39 Billion Miles + On This Older Body

Imbolc                                                             Valentine Moon

Realized the other day that our age in years is actually shorthand for an odometer of sorts. This odometer measures our lifespan in miles, miles around the sun.  585,000,000 miles or so a trip.  At 67 that comes to 39,195,000,000 miles on this old body.

Looked at that way the 32,000 miles we have on our Rav4 doesn’t amount to much, does it?  That’s roughly 1,600,000 miles–a day.  Or, we may as well keep going, I have the calculator warmed up, 66,700 miles an hour.  Better speed than I get out of my Rav4, too. But, what the heck, lets do a minute: 1,100.  And, for a complete picture.  A second: 18 miles.  Each second.

That means, when I count off 6 seconds for my first infusion of Master Han’s 2013 pu’er, I’ve traveled 108 miles while I waited.  That’s a different perspective on how long it takes to make a cup of tea.

All of this is a convoluted way of saying that my 67th birthday is only 12 days away.  It has me thinking about that annual pilgrimage waypoint we all celebrate as our birthday.  It’s really a cairn stuck beside the imaginary line we travel as our home planet rockets its way around the nearest star.  It is a reminder of the cyclical, rather than the linear nature of time.
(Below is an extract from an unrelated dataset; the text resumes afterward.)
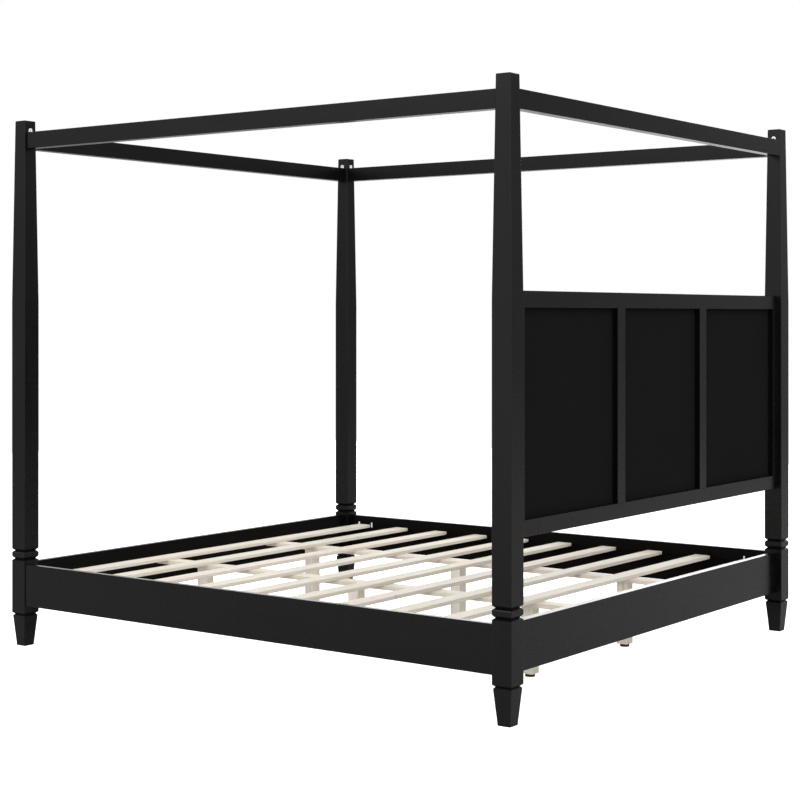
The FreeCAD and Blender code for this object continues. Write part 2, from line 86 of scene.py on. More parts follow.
class Shader:
    """A material's or world's node tree, with one call per node."""

    def __init__(self, owner):
        owner.use_nodes = True
        self.tree = owner.node_tree
        self.tree.nodes.clear()

    def node(self, kind, settings=None, **inputs):
        """A new node; an input's name has _ for each space."""
        made = self.tree.nodes.new("ShaderNode" + kind)
        for key, value in (settings or {}).items():
            setattr(made, key, value)
        for key, value in inputs.items():
            self.feed(made, key.replace("_", " "), value)
        return made

    def feed(self, made, name, value):
        """Link or set one input, given by name or by number."""
        socket = made.inputs[int(name)] if name.isdigit() else made.inputs[name]
        if isinstance(value, bpy.types.NodeSocket):
            self.tree.links.new(value, socket)
        else:
            socket.default_value = value

    def math(self, operation, *values):
        """Output of a maths node, whose values may be outputs too."""
        made = self.tree.nodes.new("ShaderNodeMath")
        made.operation = operation
        for place, value in enumerate(values):
            self.feed(made, str(place), value)
        return made.outputs[0]

    def weighted(self, *parts):
        """Sum of values, each given with its share."""
        total = None
        for value, share in parts:
            scaled = self.math("MULTIPLY", value, share)
            total = scaled if total is None else self.math("ADD", total, scaled)
        return total

    def ramp(self, value, span, result):
        """Smooth step of a value over a span, to a pair of results."""
        made = self.node("MapRange", {"interpolation_type": "SMOOTHSTEP"}, Value=value)
        for name, number in zip(("From Min", "From Max", "To Min", "To Max"), span + result):
            made.inputs[name].default_value = number
        return made.outputs[0]

    def blend(self, share, first, second):
        """Colour between two colours, either of which may be a node's output."""
        made = self.node("Mix", {"data_type": "RGBA"})
        self.feed(made, "0", share)
        for place, colour in (("6", first), ("7", second)):
            linked = isinstance(colour, bpy.types.NodeSocket)
            self.feed(made, place, colour if linked else (*colour, 1.0))
        return made.outputs[2]

    def stretched(self, place, axis, along, across):
        """Coordinates scaled by one number along an axis and another across it."""
        scale = [across, across, across]
        scale[AXES[axis]] = along
        return self.node("Mapping", Vector=place, Scale=scale).outputs[0]

    def noise(self, place, detail, rough):
        """Noise that takes its scale from the coordinates."""
        return self.node("TexNoise", Vector=place, Scale=1.0, Detail=detail, Roughness=rough).outputs[0]

    def bump(self, height, strength, distance, below=None):
        """Normal roughened by a height, over another bump if one is given."""
        made = self.node("Bump", Height=height, Strength=strength, Distance=distance)
        if below is not None:
            self.feed(made, "Normal", below)
        return made.outputs[0]

    def rings(self, place, axis, wander):
        """Growth rings round an axis: slow pale early wood, then a sharp darker line."""
        made = self.node("TexWave", {"wave_type": "RINGS", "rings_direction": axis.upper(),
                                     "wave_profile": "SAW"}, Vector=place)
        made.inputs["Scale"].default_value = RING_SCALE
        made.inputs["Distortion"].default_value = 0.0
        self.feed(made, "Phase Offset", self.math("MULTIPLY", wander, RING_WANDER))
        return self.math("POWER", made.outputs["Fac"], RING_SHARPNESS)

    def facing_middle(self):
        """1 on faces that look towards the bed's long axis or middle, else 0: where inner faces get
        painted shade.
        """
        geometry = self.node("NewGeometry")
        level = self.node("VectorMath", {"operation": "MULTIPLY"})
        self.feed(level, "0", geometry.outputs["Position"])
        self.feed(level, "1", (1.0, 1.0, 0.0))
        dot = self.node("VectorMath", {"operation": "DOT_PRODUCT"})
        self.feed(dot, "0", level.outputs[0])
        self.feed(dot, "1", geometry.outputs["True Normal"])
        return self.ramp(dot.outputs["Value"], INSIDE_FADE, (1.0, 0.0))

    def edges(self):
        """1 along sharp corners, where the paint is lightened as wear and as a painted highlight, and 0
        on flats.
        """
        rounded = self.node("Bevel", {"samples": 4}, Radius=EDGE_BAND)
        flat = self.node("NewGeometry")
        dot = self.node("VectorMath", {"operation": "DOT_PRODUCT"})
        self.feed(dot, "0", rounded.outputs[0])
        self.feed(dot, "1", flat.outputs["Normal"])
        return self.ramp(dot.outputs["Value"], EDGE_FADE, (1.0, 0.0))

    def knots(self, place, axis):
        """Knot and the darker halo round it, as two masks from scattered cells."""
        flat = [1.0, 1.0, 1.0]
        flat[2 if axis != "z" else 1] = 0.0
        cells = self.node("TexVoronoi", {"feature": "F1"}, Vector=self.node(
            "Mapping", Vector=place, Scale=flat).outputs[0], Scale=KNOT_CELLS)
        distance = cells.outputs["Distance"]
        return (self.ramp(distance, (KNOT_SIZE * KNOT_CORE, KNOT_SIZE), (KNOT_DEPTH, 0.0)),
                self.ramp(distance, (KNOT_SIZE, KNOT_SIZE * KNOT_HALO), (HALO_DEPTH, 0.0)))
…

Yes, we count the trips, but in fact each trip is the same as the last one. (sort of.  astronomical realities may vary.)

 

 

Ancientrailsgreatwheel.com

Imbolc                                                             Valentine Moon

Ancientrailsgreatwheel.com is officially open today.  All Great Wheel postings, formerly posted here at ancientrails.com, will now be found at Great Wheel.  The first, the Imbolc entry, is on there now.

I’ve been posting to Great Wheel for some time, but decided to open it on Imbolc, the closest Great Wheel holiday to when Bill Schmidt helped me launch the website itself.

Mature Adults

Winter                                                                 Valentine Moon

Necessary but not necessarily pleasant work this morning.  Kate and I went through our health care directives, making sure they still reflected what we wanted.  Mostly.  We then read through our wills with a similar purpose in mind.  They’re seven years old.  We need to ask the boys what, if anything, they might want in our estate so we can enter that in a list for them.  We knew this seven years ago and somehow haven’t gotten around to it.  Is that Denial I hear rushing by?
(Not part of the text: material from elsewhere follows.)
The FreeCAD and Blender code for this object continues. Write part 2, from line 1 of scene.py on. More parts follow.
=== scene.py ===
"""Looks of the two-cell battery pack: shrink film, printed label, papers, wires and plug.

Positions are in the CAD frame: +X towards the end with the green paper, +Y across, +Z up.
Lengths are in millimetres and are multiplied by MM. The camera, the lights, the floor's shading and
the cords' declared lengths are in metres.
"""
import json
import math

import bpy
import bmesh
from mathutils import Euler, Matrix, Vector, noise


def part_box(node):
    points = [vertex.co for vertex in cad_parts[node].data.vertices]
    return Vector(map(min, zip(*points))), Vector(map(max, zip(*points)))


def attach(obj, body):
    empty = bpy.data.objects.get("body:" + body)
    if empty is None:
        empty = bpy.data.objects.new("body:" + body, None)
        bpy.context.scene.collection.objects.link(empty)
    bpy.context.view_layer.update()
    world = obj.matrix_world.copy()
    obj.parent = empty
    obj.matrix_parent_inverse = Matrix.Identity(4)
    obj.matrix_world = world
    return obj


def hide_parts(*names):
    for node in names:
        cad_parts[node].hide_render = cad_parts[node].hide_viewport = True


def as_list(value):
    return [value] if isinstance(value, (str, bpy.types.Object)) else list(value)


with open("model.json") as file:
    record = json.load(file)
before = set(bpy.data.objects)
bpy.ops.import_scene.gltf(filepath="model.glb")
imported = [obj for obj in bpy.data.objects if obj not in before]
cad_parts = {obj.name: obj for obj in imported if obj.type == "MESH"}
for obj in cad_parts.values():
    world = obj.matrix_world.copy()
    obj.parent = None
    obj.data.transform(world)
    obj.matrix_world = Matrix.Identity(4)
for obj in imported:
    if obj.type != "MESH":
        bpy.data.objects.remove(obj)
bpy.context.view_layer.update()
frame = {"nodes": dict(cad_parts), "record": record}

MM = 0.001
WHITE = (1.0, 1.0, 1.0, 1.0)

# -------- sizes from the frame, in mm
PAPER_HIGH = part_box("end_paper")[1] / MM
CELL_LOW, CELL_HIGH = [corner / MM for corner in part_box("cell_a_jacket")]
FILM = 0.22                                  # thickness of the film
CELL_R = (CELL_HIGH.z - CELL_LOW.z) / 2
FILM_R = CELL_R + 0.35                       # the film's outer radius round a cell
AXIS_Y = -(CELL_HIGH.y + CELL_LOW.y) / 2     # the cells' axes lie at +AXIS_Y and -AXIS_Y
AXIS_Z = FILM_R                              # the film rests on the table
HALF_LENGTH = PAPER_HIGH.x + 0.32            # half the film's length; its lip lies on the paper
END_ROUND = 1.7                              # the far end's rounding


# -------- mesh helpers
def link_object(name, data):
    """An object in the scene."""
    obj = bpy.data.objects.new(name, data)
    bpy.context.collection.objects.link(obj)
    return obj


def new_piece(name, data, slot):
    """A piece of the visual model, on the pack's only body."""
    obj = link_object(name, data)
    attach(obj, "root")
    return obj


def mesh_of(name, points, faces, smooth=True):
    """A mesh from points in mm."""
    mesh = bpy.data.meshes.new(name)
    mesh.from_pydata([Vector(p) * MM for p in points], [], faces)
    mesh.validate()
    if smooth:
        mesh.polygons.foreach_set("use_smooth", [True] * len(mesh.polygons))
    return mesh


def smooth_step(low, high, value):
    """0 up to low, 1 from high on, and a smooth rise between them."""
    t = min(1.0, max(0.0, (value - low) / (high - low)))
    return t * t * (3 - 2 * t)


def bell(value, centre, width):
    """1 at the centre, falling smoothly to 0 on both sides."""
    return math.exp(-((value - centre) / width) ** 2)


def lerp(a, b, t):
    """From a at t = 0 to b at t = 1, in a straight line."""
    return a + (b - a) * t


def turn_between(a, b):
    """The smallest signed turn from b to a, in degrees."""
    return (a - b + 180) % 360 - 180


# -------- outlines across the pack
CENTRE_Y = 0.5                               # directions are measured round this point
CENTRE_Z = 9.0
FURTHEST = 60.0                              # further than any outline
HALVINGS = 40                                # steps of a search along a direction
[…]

We looked, too, at our trust instruments.  They, too, are mostly ok, but I still haven’t added Kate to our Vanguard account.  Again, I’ve had seven years to do it.  I promised I wouldn’t take any more than that amount of time before I got it done.

We also discussed funeral/celebration arrangements, coming to no firm conclusions, but with progress.  Asked some time ago to donate my body to medical science so they can investigate my inner-ear bones–no, seriously, I intend to but haven’t gotten around to filling out the forms.  Can you hear the beautiful blue Denial in the background?
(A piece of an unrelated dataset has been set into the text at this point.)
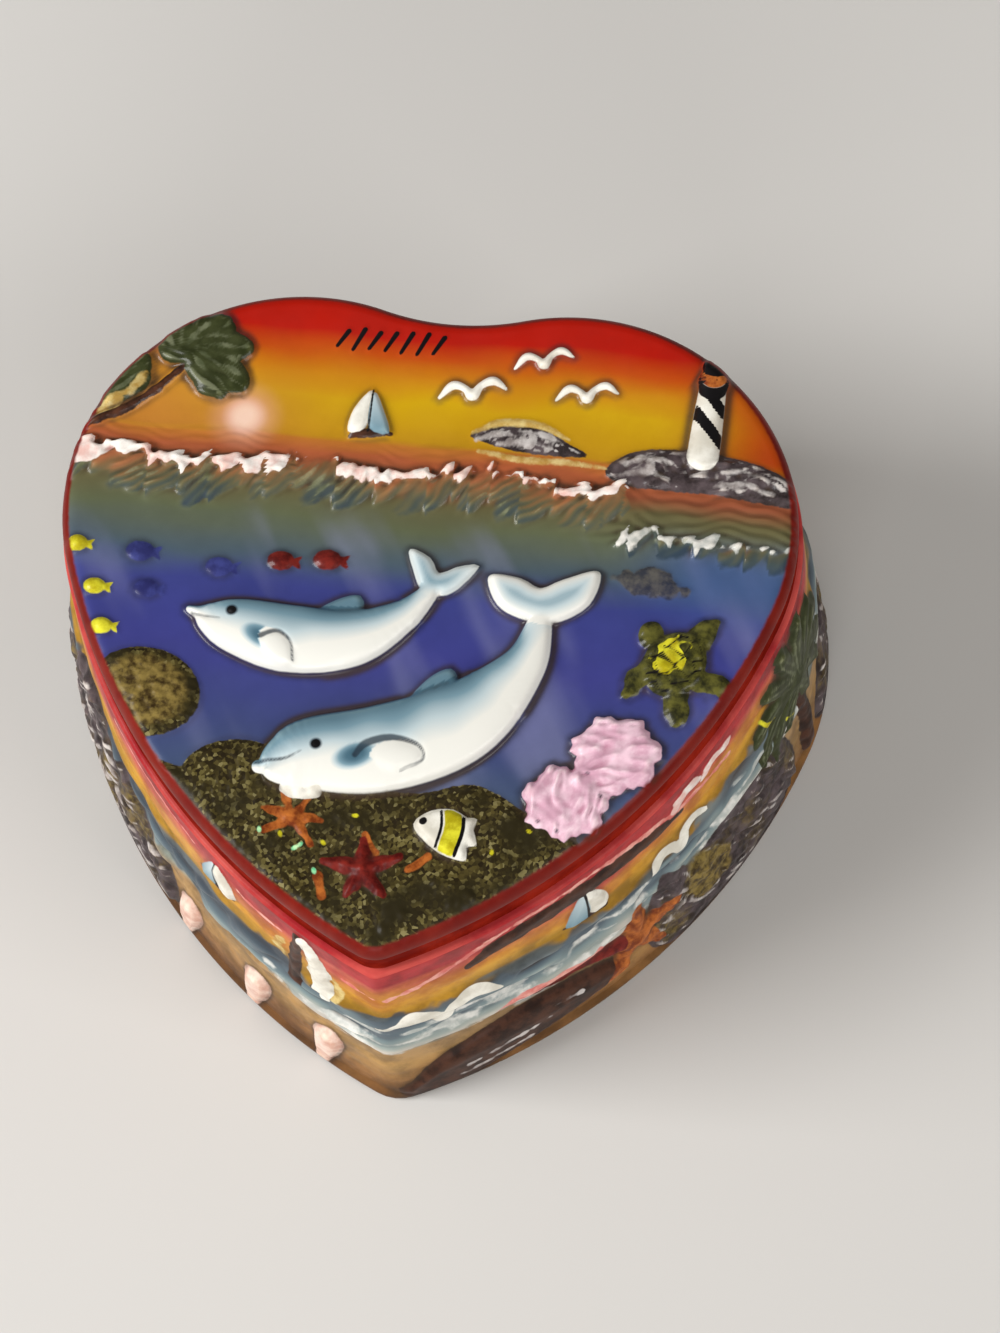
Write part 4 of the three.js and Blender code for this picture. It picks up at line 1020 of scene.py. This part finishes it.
def make_lid(sizes, colours):
    """The lid: its picture over the top and its rounded edge, the side, and the step under it."""
    scale = sizes.seam_width / MM / DRAWN_WIDTH
    seam = LID_BOX[0].z / MM + sizes.step_depth / MM
    top = seam + sizes.lid_thickness / MM
    ledge, edge = sizes.rim_ledge / MM, sizes.lid_edge / MM
    heart = Heart(scale, LID_TIP_RADIUS * scale)
    cells = sizes.lid_cells
    a, b = np.meshgrid(np.linspace(-1, 1, cells + 1), np.linspace(-1, 1, cells + 1))
    wide = np.abs(a) > np.abs(b)
    radius = np.where(wide, a, b)
    turn = np.where(wide, math.pi / 4 * b / np.where(a == 0, 1, a),
                    math.pi / 2 - math.pi / 4 * a / np.where(b == 0, 1, b))
    turn = turn + math.pi * (radius < 0) + math.pi / 2
    flat = 1 - 2 * EDGE_CELLS / cells
    bend = np.clip((np.abs(radius) - flat) / (1 - flat), 0, 1) * math.pi / 2
    inner = np.minimum(np.abs(radius) / flat, 1)
    edge_x, edge_y = heart.outline(signed_share(turn), -ledge - edge * (1 - np.sin(bend)))
    x = (inner * edge_x).ravel()
    y = (MIDDLE_Y + inner * (edge_y - MIDDLE_Y)).ravel()
    bend = bend.ravel()
    sheet = Sheet(x / scale, y / scale, np.stack([x, y, 0 * x], axis=1), upward=1)
    lid_picture(sheet, sizes.lid_relief / MM)
    sheet.paint("rim", np.arange(len(x)), (RIM_PAINT_FROM - bend) * edge)
    base = top - edge * (1 - np.cos(bend))
    height = np.clip(sheet.height, 0, LID_BOX[1].z / MM - top - SPARE) * np.clip(np.cos(bend), 0, 1)
    grid = blurred(height.reshape(cells + 1, cells + 1), 1, False)
    # How far each point lies below its neighbours: the materials turn it into painted shade in hollows and a
    # painted highlight on high spots
    hollow = blurred(grid, 8, False) - grid
    level = sheet.y + 0.8 * (grain(sheet.spots * [0.35, 1.6, 1], 2.6, 2) - 0.5)
    level = level + 0.9 * (grain(sheet.spots, 6, 9) - 0.5)

    piece = Piece()
    index = piece.add(x, y, base + grid.ravel()).reshape(cells + 1, cells + 1)
    corners = [index[:-1, :-1], index[:-1, 1:], index[1:, 1:], index[1:, :-1]]
    piece.quads(np.stack(corners, axis=-1).reshape(-1, 4), PICTURE)
    share = signed_share(border(turn))
    mouth = Heart(scale, (sizes.wall + sizes.mouth_tip) / MM)
    inset = (sizes.wall + sizes.step_clearance) / MM
    bottom = LID_BOX[0].z / MM
    last = piece.tube(border(index), share, [
        (heart, -ledge, seam + BREAK, SIDE), (heart, -ledge - BREAK_MIDDLE, seam + BREAK_MIDDLE, SIDE),
        (heart, -ledge - BREAK, seam, SIDE), (mouth, -inset + STEP_BREAK, seam, BARE),
        (mouth, -inset, seam - STEP_BREAK, BARE), (mouth, -inset, bottom + BREAK, BARE),
        (mouth, -inset - BREAK, bottom, BARE)], -1)
    piece.cap(last[::-1], BARE)
    materials = [lid_paint(colours), edge_paint(colours), bare_cast(colours)]
    piece.finish("lid_cast", materials, sheet, level, hollow, "lid", "painted_lid")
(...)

After this we made a list of matters around the house that need attention.  We’ve lived here 20 years and though we’ve kept with major things:  new furnace, air conditioner, roof, siding, dishwasher for example, there are many smaller things.  Our outdoor trim needs painting and in some places replacement.  A lock here.  A light fixture there.  Handyman sort of things.  We have a guy.  A few garden things.  Laying down woodchips in the vegetable garden.  Pruning the orchard.  Javier work.

Painting living room, kitchen, hall and master suite plus repairing that settling crack we’ve had for, what?  20 years?  Finishing Touch painters.

Changing light bulbs and cleaning out the garage.  Kate and me.

After all this responsible adult stuff, we went for lunch at Azteca, our favorite Mexican joint.